## Records

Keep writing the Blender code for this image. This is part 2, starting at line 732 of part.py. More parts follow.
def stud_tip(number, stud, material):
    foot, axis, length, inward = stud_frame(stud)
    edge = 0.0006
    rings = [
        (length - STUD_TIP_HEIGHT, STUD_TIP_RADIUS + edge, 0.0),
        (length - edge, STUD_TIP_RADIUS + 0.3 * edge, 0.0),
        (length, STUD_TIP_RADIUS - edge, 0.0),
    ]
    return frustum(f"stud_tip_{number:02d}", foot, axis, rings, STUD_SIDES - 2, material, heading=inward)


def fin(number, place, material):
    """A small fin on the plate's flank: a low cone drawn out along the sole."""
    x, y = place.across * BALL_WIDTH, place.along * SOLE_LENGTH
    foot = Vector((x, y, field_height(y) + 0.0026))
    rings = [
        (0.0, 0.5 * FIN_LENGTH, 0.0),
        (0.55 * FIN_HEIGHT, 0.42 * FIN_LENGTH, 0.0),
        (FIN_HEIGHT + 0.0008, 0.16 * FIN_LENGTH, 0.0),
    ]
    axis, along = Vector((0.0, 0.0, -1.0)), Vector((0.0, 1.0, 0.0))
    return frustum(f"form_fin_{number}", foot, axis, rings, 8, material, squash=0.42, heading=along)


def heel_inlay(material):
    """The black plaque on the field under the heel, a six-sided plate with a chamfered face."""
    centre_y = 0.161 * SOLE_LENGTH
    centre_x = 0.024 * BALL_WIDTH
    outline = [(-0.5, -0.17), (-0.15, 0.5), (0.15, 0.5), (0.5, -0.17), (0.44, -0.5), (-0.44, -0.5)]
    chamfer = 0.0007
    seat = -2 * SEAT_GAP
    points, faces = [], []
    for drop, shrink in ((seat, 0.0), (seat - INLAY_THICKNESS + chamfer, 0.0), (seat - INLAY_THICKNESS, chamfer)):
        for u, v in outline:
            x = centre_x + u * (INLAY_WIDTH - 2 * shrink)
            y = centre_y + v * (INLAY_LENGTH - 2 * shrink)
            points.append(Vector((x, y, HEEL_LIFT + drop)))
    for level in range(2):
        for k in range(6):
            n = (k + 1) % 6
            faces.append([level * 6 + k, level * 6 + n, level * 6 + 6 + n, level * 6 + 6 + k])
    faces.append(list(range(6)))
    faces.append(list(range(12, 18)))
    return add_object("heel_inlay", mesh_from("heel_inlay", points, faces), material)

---

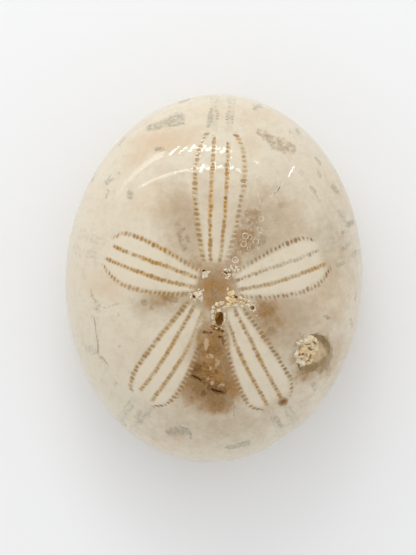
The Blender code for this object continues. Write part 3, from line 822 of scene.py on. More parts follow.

## Problem
Going through the entries above, report how many lines include the string "this". The number alone is the answer.

## Complete answer
2